L’Organisation mondiale de la Santé, la Food and Drug Administration des États-Unis et de nombreuses autres autorités de santé publique réputées nous encouragent à être à l’affût des teints pâles et des visages, des lèvres ou des ongles bleuâtres6. Mais une peau foncée ne bleuit pas. Quel est donc le spectre de couleur pathologique de la peau noire? Si je dis que je n’arrive pas à respirer, croirat-on que je suis vraiment en détresse si je ne bleuis pas? Les personnes noires comme moi prennent un teint cendré, gris ou blanchâtre (pas bleuâtre) au niveau de la peau, des lèvres, de la langue et des ongles; les conjonctives peuvent également sembler grisâtres.
En tant que médecin–patient noir, je comprends mieux comment une personne qui n’a pas confiance dans le système de santé peut se sentir très vulnérable au moment de recevoir des soins. Lorsqu’on est affaibli par la maladie, le sentiment d’impuissance et les déséquilibres de pouvoir peuvent être amplifiés lorsqu’ils sont vus à travers une lentille asymétrique, et je peux imaginer pourquoi certaines personnes se tournent vers des sites Web, des proches ou un groupe confessionnel pour s’informer.

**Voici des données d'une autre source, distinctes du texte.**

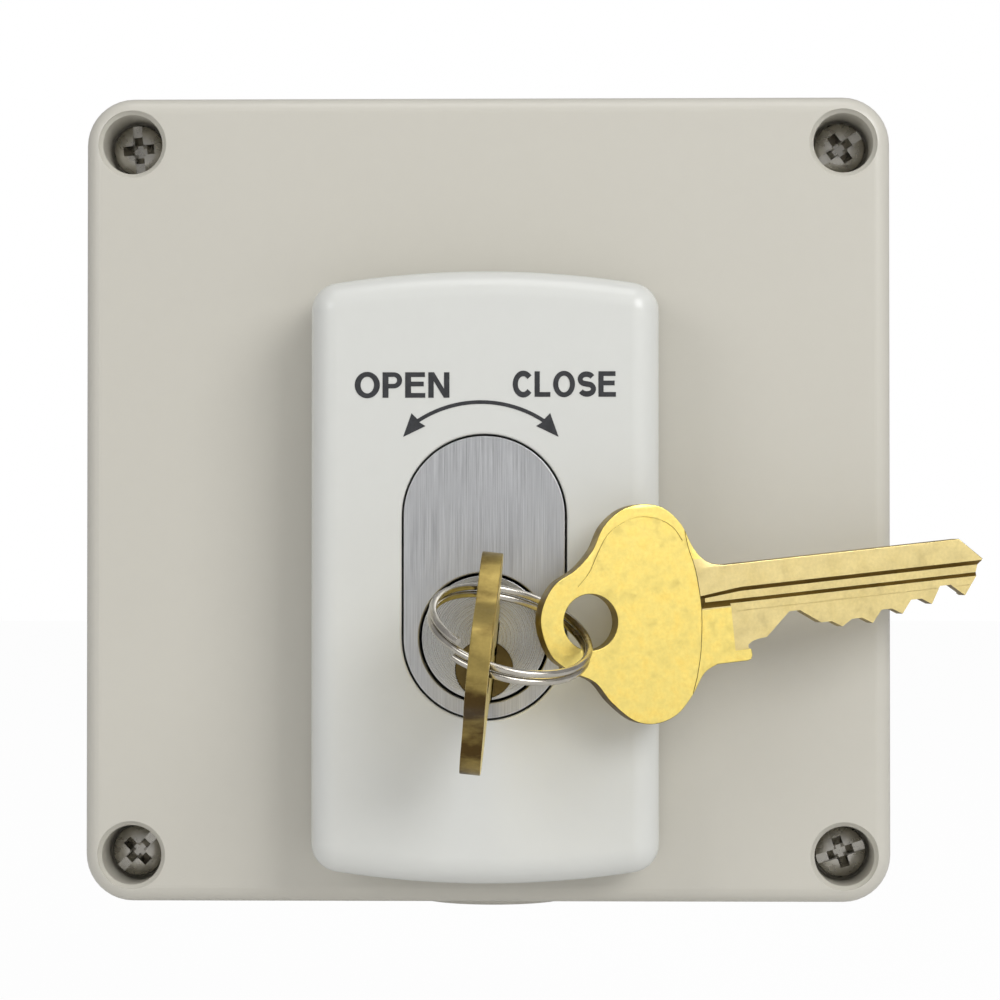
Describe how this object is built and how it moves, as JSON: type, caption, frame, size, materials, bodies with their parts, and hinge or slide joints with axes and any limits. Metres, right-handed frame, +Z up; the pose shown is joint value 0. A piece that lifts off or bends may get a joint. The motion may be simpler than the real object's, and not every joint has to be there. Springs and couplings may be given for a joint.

Un engagement authentique en faveur de l’équité, de la diversité, de l’inclusion, de l’accessibilité et du respect de l’appartenance à une communauté autochtone repose sur l’innovation et la conception de technologies de santé concrètes, durables et sûres7. Autrement, nous avançons sur un terrain délicat en misant sur le rendement, en bipant comme un saturomètre, en traitant tout le monde de la même manière. Dans ma quête de lucidité, je me dis que le principe d’égalité mène parfois à la perpétuation des iniquités; par exemple, utiliser un saturomètre de manière uniforme, sans égard à la couleur de la peau, constitue en fait un traitement inéquitable.
Le saturomètre bipe, signalant une irrégularité. Tout mon corps me dit que quelque chose ne va pas. Mes ancêtres étaient de fiers percussionnistes africains et une arythmie est comme un tambour qui sonne faux. Le saturomètre ne mesure peut-être pas avec précision mon oxygène de Noir, mais il sait que mon pouls est anormal.
Je comprends pourquoi la méfiance et l’absence de sentiment de sécurité sont à la base de tant d’expériences en matière de soins de santé pour les personnes noires. Je me sens isolé et malade. Le rythme sinusal de ma routine quotidienne et de ma vie professionnelle extrasystolique me manque.
Je lève le doigt et fixe avec anxiété les chiffres du saturomètre. Qu’es-tu vraiment en train de me dire?